■ RECORDS FOR THIS EXERCISE ■
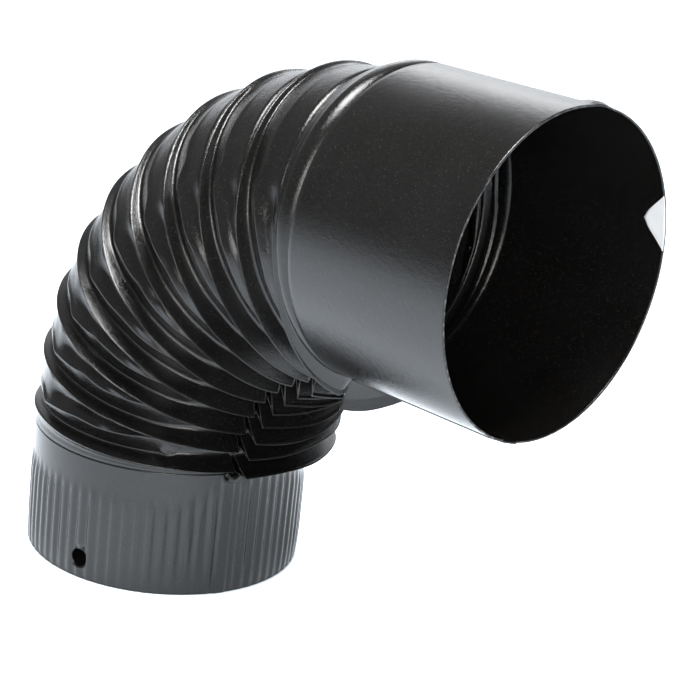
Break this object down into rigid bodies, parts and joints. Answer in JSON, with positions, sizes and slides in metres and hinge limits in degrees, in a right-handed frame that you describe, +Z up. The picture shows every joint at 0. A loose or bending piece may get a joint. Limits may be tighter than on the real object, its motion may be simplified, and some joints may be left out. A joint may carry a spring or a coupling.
{
  "type": "flue elbow",
  "caption": "Ninety degree pleated sheet-steel flue elbow with a crimped spigot at one end and a plain socket collar at the other.",
  "frame": {"origin": "centre of the crimped spigot's open end", "axes": "+X out of the socket's mouth, +Z up the spigot's axis, so -Z is the way the spigot leaves into the pipe below; +Y completes the frame"},
  "size_m": [0.2528, 0.1214, 0.2342],
  "materials": {
    "painted_steel": "satin",
    "label_film": "matte"
  },
  "bodies": {
    "root": {"crimped_spigot": "painted_steel", "pleat_01": "painted_steel", "pleat_02": "painted_steel", "pleat_03": "painted_steel", "pleat_04": "painted_steel", "pleat_05": "painted_steel", "pleat_06": "painted_steel", "pleat_07": "painted_steel", "pleat_08": "painted_steel", "pleat_09": "painted_steel", "pleat_10": "painted_steel", "socket_collar": "painted_steel", "label": "label_film"}
  },
  "joints": []
}
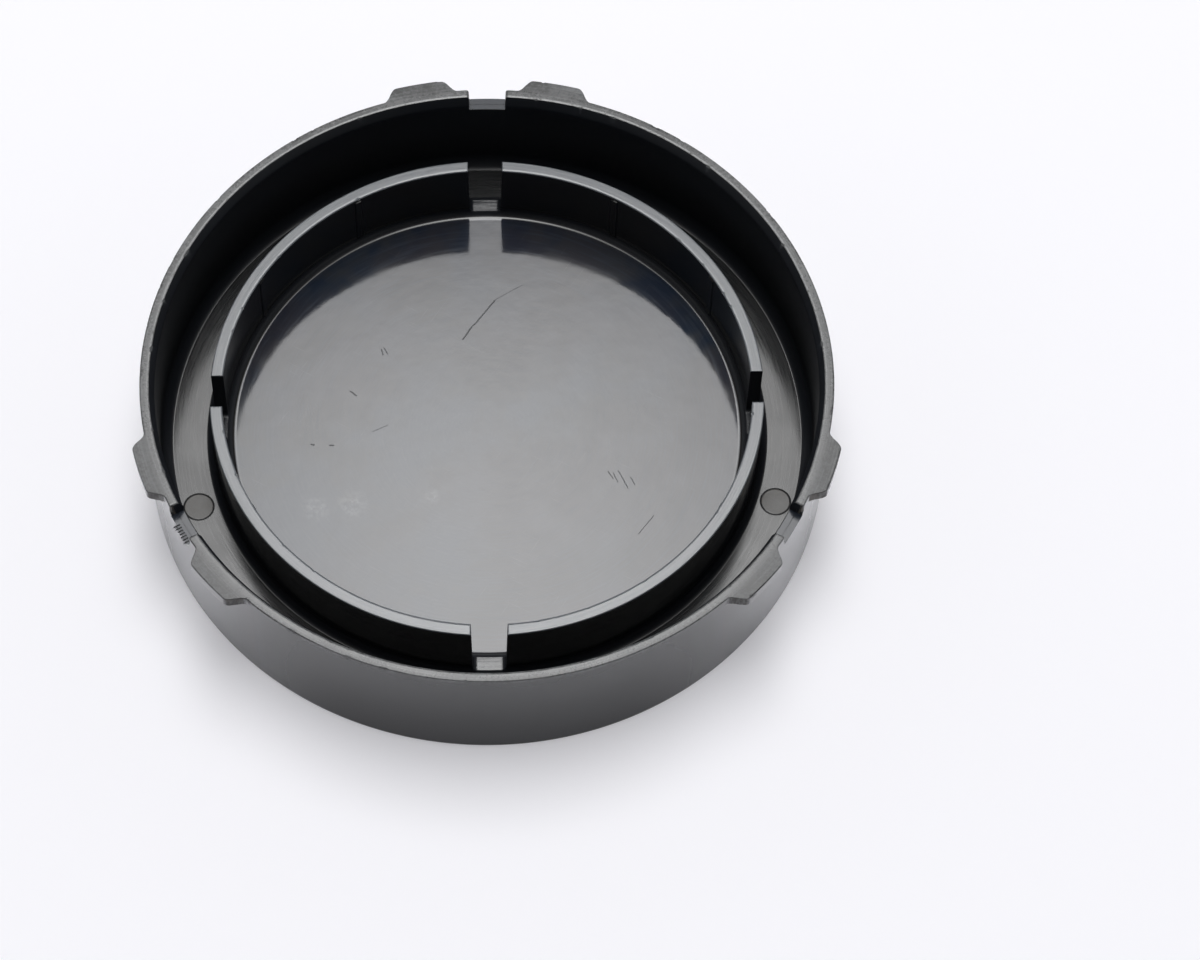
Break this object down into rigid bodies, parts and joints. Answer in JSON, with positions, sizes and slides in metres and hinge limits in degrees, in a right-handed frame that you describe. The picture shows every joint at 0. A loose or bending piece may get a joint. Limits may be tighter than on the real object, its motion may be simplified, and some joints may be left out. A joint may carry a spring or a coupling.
{
  "type": "rear lens cap",
  "caption": "Black moulded rear cap for a camera lens: round cup with a slotted inner ring, rim notches and outward bayonet lugs.",
  "frame": {"origin": "centre of the flat base, on the cap's axis", "axes": "+Z along the cap's axis, from the base to the open side; +Y through the middle of one rim notch"},
  "size_m": [0.0806, 0.0813, 0.0164],
  "materials": {
    "cap_plastic": "semi-gloss black moulding, scuffed grey along the rim and lugs"
  },
  "bodies": {
    "root": {"cap_body": "cap_plastic"}
  },
  "joints": []
}
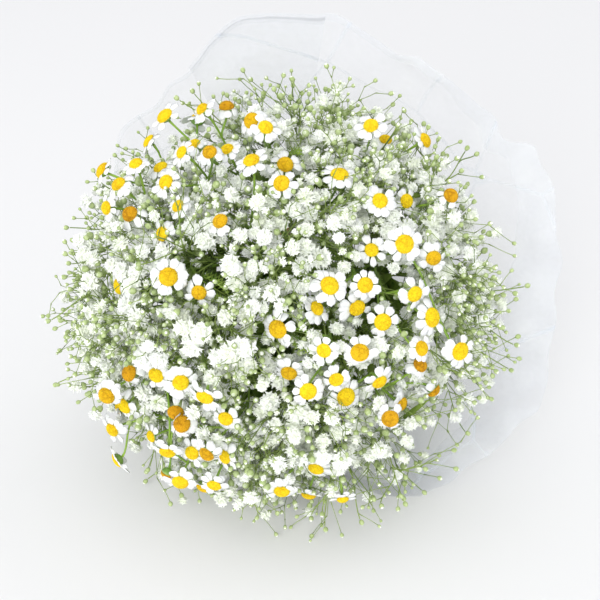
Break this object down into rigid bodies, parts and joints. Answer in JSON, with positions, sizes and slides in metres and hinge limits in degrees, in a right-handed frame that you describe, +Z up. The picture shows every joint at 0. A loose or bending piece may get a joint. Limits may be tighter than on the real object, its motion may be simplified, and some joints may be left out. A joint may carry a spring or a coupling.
{
  "type": "bunch of daisies and gypsophila",
  "caption": "Cut daisies and white gypsophila in a domed bunch, tied with twine in a crumpled clear film wrap, lying on its side.",
  "frame": {"origin": "on the surface the bunch lies on, under the middle of its bounding box", "axes": "+Z up, the flowers face -Y and the cut stem ends point to +Y, +X is on the right of a viewer who looks at the flowers"},
  "size_m": [0.2724, 0.3684, 0.2464],
  "materials": {
    "petals": "matte",
    "discs": "matte",
    "florets": "matte",
    "buds": "matte",
    "stems": "satin",
    "leaves": "matte",
    "film": "satin",
    "twine": "matte"
  },
  "bodies": {
    "root": {"daisy_spray_01": "petals", "daisy_spray_02": "petals", "daisy_spray_03": "petals", "daisy_spray_04": "petals", "daisy_spray_05": "petals", "daisy_spray_06": "petals", "daisy_spray_07": "petals", "daisy_spray_08": "petals", "daisy_spray_09": "petals", "daisy_spray_10": "petals", "daisy_spray_11": "petals", "daisy_spray_12": "petals", "daisy_spray_13": "petals", "daisy_spray_14": "petals", "daisy_spray_15": "petals", "daisy_spray_16": "petals", "daisy_spray_17": "petals", "daisy_spray_18": "petals", "daisy_spray_19": "petals", "daisy_spray_20": "petals", "gypsophila_spray_01": "florets", "gypsophila_spray_02": "florets", "gypsophila_spray_03": "florets", "gypsophila_spray_04": "florets", "gypsophila_spray_05": "florets", "gypsophila_spray_06": "florets", "gypsophila_spray_07": "florets", "gypsophila_spray_08": "florets", "gypsophila_spray_09": "florets", "gypsophila_spray_10": "florets", "gypsophila_spray_11": "florets", "gypsophila_spray_12": "florets", "gypsophila_spray_13": "florets", "gypsophila_spray_14": "florets", "gypsophila_spray_15": "florets", "gypsophila_spray_16": "florets", "gypsophila_spray_17": "florets", "gypsophila_spray_18": "florets", "gypsophila_spray_19": "florets", "gypsophila_spray_20": "florets", "gypsophila_spray_21": "florets", "gypsophila_spray_22": "florets", "gypsophila_spray_23": "florets", "gypsophila_spray_24": "florets", "film_wrap": "film", "twine_tie": "twine"}
  },
  "joints": []
}
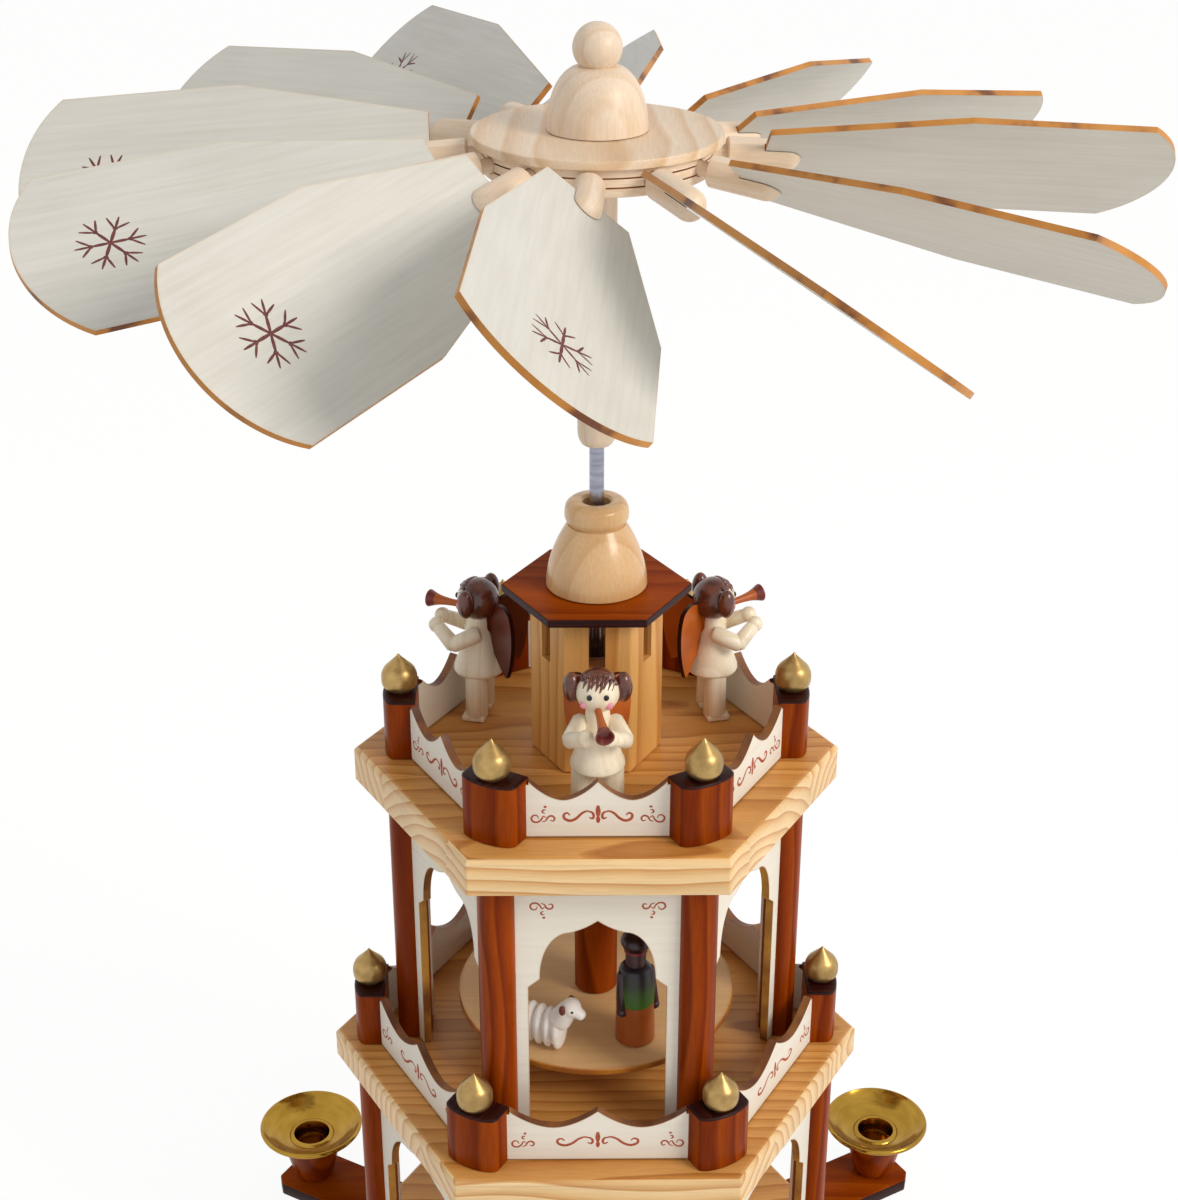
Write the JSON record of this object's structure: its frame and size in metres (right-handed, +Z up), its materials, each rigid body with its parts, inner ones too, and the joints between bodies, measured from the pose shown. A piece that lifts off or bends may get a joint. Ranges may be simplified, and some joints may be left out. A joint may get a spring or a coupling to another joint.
{
  "type": "christmas pyramid",
  "caption": "Tiered wooden candle pyramid: hexagonal decks on columns with arches and fences, angels round a lantern, turntables with figures, candle dishes and a bladed rotor.",
  "frame": {"origin": "on the shaft's axis, on the floor under the candle arms", "axes": "+Z up along the shaft, -Y to the front arch, +X to the right seen from the front"},
  "size_m": [0.3659, 0.3653, 0.5181],
  "materials": {
    "stained_wood": "reddish-brown stain under clear lacquer",
    "pine": "lacquered pine with strong grain",
    "birch": "plain birch",
    "honey_wood": "lacquered turned wood",
    "pale_ply": "pale thin plywood with burnt edges",
    "cream_wood": "clear satin",
    "white_wood": "matte white paint",
    "green_wood": "green stain",
    "brass": "polished",
    "steel": "bright drawn"
  },
  "bodies": {
    "stand": {"candle_arms": "stained_wood", "base_plate": "pine", "middle_deck": "pine", "top_deck": "pine", "lower_arcade": "stained_wood", "upper_arcade": "stained_wood", "middle_gallery": "stained_wood", "top_gallery": "stained_wood", "lantern_drum": "pine", "lantern_roof": "stained_wood", "lantern_dome": "honey_wood", "pivot_cup": "brass", "angel_front": "cream_wood", "angel_left": "cream_wood", "angel_right": "cream_wood", "candle_dish_1": "brass", "candle_dish_2": "brass", "candle_dish_3": "brass", "candle_dish_4": "brass", "candle_dish_5": "brass", "candle_dish_6": "brass"},
    "rotor": {"shaft": "steel", "hub_neck": "birch", "hub_block": "birch", "hub_cover": "birch", "hub_cap": "birch", "upper_turntable": "birch", "upper_sleeve": "stained_wood", "lower_turntable": "birch", "lower_sleeve": "stained_wood", "sheep": "white_wood", "shepherd": "green_wood"},
    "blade_01_set": {"blade_01": "pale_ply", "blade_holder_01": "birch"},
    "blade_02_set": {"blade_02": "pale_ply", "blade_holder_02": "birch"},
    "blade_03_set": {"blade_03": "pale_ply", "blade_holder_03": "birch"},
    "blade_04_set": {"blade_04": "pale_ply", "blade_holder_04": "birch"},
    "blade_05_set": {"blade_05": "pale_ply", "blade_holder_05": "birch"},
    "blade_06_set": {"blade_06": "pale_ply", "blade_holder_06": "birch"},
    "blade_07_set": {"blade_07": "pale_ply", "blade_holder_07": "birch"},
    "blade_08_set": {"blade_08": "pale_ply", "blade_holder_08": "birch"},
    "blade_09_set": {"blade_09": "pale_ply", "blade_holder_09": "birch"},
    "blade_10_set": {"blade_10": "pale_ply", "blade_holder_10": "birch"},
    "blade_11_set": {"blade_11": "pale_ply", "blade_holder_11": "birch"},
    "blade_12_set": {"blade_12": "pale_ply", "blade_holder_12": "birch"}
  },
  "joints": [
    {"name": "rotor_spin", "type": "hinge", "parent": "stand", "child": "rotor", "pos_m": [0, 0, 0.0179], "axis": [0, 0, 1], "continuous": true},
    {"name": "blade_01_pitch", "type": "hinge", "parent": "rotor", "child": "blade_01_set", "pos_m": [-0.00255, -0.03641, 0.4775], "axis": [-0.0695, -0.9938, -0.0872], "range_deg": [-20, 20]},
    {"name": "blade_02_pitch", "type": "hinge", "parent": "rotor", "child": "blade_02_set", "pos_m": [-0.02067, -0.03008, 0.4775], "axis": [-0.5609, -0.8161, -0.1392], "range_deg": [-16, 24]},
    {"name": "blade_03_pitch", "type": "hinge", "parent": "rotor", "child": "blade_03_set", "pos_m": [-0.03308, -0.01543, 0.4775], "axis": [-0.9029, -0.421, -0.0872], "range_deg": [-30, 10]},
    {"name": "blade_04_pitch", "type": "hinge", "parent": "rotor", "child": "blade_04_set", "pos_m": [-0.0365, 0.00032, 0.4775], "axis": [-0.9962, 0.0087, -0.0872], "range_deg": [-12, 28]},
    {"name": "blade_05_pitch", "type": "hinge", "parent": "rotor", "child": "blade_05_set", "pos_m": [-0.03061, 0.01988, 0.4775], "axis": [-0.8361, 0.543, -0.0785], "range_deg": [-18, 22]},
    {"name": "blade_06_pitch", "type": "hinge", "parent": "rotor", "child": "blade_06_set", "pos_m": [-0.01714, 0.03223, 0.4775], "axis": [-0.469, 0.8821, -0.0436], "range_deg": [-16, 24]},
    {"name": "blade_07_pitch", "type": "hinge", "parent": "rotor", "child": "blade_07_set", "pos_m": [-0.00032, 0.0365, 0.4775], "axis": [-0.0087, 0.9954, -0.0958], "range_deg": [-26, 14]},
    {"name": "blade_08_pitch", "type": "hinge", "parent": "rotor", "child": "blade_08_set", "pos_m": [0.01797, 0.03177, 0.4775], "axis": [0.4864, 0.8596, -0.1564], "range_deg": [-16, 24]},
    {"name": "blade_09_pitch", "type": "hinge", "parent": "rotor", "child": "blade_09_set", "pos_m": [0.03026, 0.02041, 0.4775], "axis": [0.8219, 0.5544, -0.1305], "range_deg": [-21, 19]},
    {"name": "blade_10_pitch", "type": "hinge", "parent": "rotor", "child": "blade_10_set", "pos_m": [0.03646, 0.00159, 0.4775], "axis": [0.9972, 0.0435, -0.061], "range_deg": [-21, 19]},
    {"name": "blade_11_pitch", "type": "hinge", "parent": "rotor", "child": "blade_11_set", "pos_m": [0.03129, -0.0188, 0.4775], "axis": [0.8539, -0.5131, -0.0872], "range_deg": [-28, 12]},
    {"name": "blade_12_pitch", "type": "hinge", "parent": "rotor", "child": "blade_12_set", "pos_m": [0.01629, -0.03266, 0.4775], "axis": [0.4445, -0.8915, -0.0872], "range_deg": [-24, 16]}
  ]
}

■ TASK REQUIREMENTS ■
Scan the material above. Extract every line in which the word "JSON" occurs.

■ ANSWER TO THE PROBLEM ■
Break this object down into rigid bodies, parts and joints. Answer in JSON, with positions, sizes and slides in metres and hinge limits in degrees, in a right-handed frame that you describe, +Z up. The picture shows every joint at 0. A loose or bending piece may get a joint. Limits may be tighter than on the real object, its motion may be simplified, and some joints may be left out. A joint may carry a spring or a coupling.
Break this object down into rigid bodies, parts and joints. Answer in JSON, with positions, sizes and slides in metres and hinge limits in degrees, in a right-handed frame that you describe. The picture shows every joint at 0. A loose or bending piece may get a joint. Limits may be tighter than on the real object, its motion may be simplified, and some joints may be left out. A joint may carry a spring or a coupling.
Break this object down into rigid bodies, parts and joints. Answer in JSON, with positions, sizes and slides in metres and hinge limits in degrees, in a right-handed frame that you describe, +Z up. The picture shows every joint at 0. A loose or bending piece may get a joint. Limits may be tighter than on the real object, its motion may be simplified, and some joints may be left out. A joint may carry a spring or a coupling.
Write the JSON record of this object's structure: its frame and size in metres (right-handed, +Z up), its materials, each rigid body with its parts, inner ones too, and the joints between bodies, measured from the pose shown. A piece that lifts off or bends may get a joint. Ranges may be simplified, and some joints may be left out. A joint may get a spring or a coupling to another joint.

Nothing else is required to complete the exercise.